At first my father drove me to the school. It was about a mile away, (my mother didn’t drive till she was forty-five). But after a few months and I knew my way home I walked both ways in all seasons, wearing the required school uniform, short pants, and it took a good half hour. I mention this because I really enjoyed the walks along the city streets, looking in the store windows, or just daydreaming. And in winter my legs became inured to cold. To this day my legs never get cold in the coldest weather. It also instilled a love of hiking which probably gave me good health.
One thing in the French educational system that we don’t have, is that it fosters competition in a good way, from the very start.

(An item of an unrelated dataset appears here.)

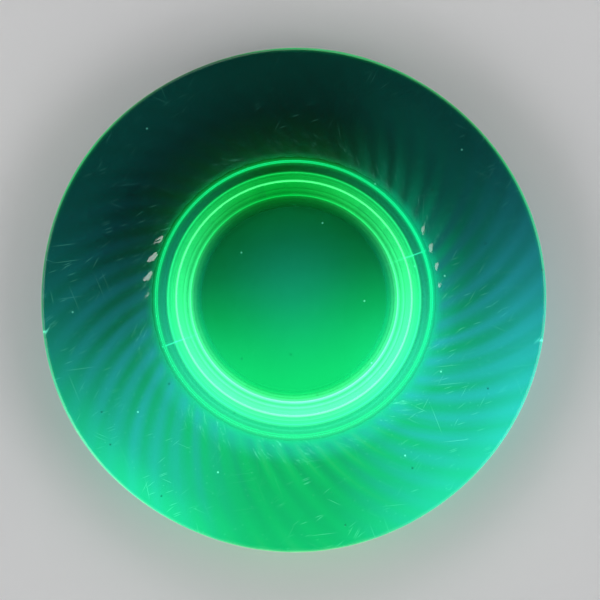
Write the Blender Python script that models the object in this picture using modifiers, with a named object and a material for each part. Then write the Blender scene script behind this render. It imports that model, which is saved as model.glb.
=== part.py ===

Each week one student in each class would be singled out and awarded a ribbon for some piece of work, not only for neatness of expression but penmanship, because they valued that. He would be brought up before the class and the ribbon hung around his neck by the teacher, to be worn for that one day, a prize of honor. Now the teachers were wise enough to make that ribbon go to almost every boy at least once in the year, to encourage everyone, though they were also fair enough to mark the best students the most.
Once a week we got a special cake at lunch, at a long table, one for each class. The cake contained a twenty-centime coin. The teacher would slice up the cake, dole out the pieces and one lucky boy would get it in his slice. Such little tricks kept us happy, for we had little minds.
Television in France at this time (1961-1963) only aired a few hours a day with one state run channel. Children’s programs were limited to a few hours Thursday afternoons which we had off from school, along with Sundays. Saturday was a full school day. This three-year long absence of television in those formative years broke any habit or interest in watching it, for years after my return to the T.V. addicted norm an American youth in the sixties. I was an avid watcher of silly shows in Canada before I crossed the ocean. But now I learned to occupy the few hours before and after dinner with far better activities than passive viewing.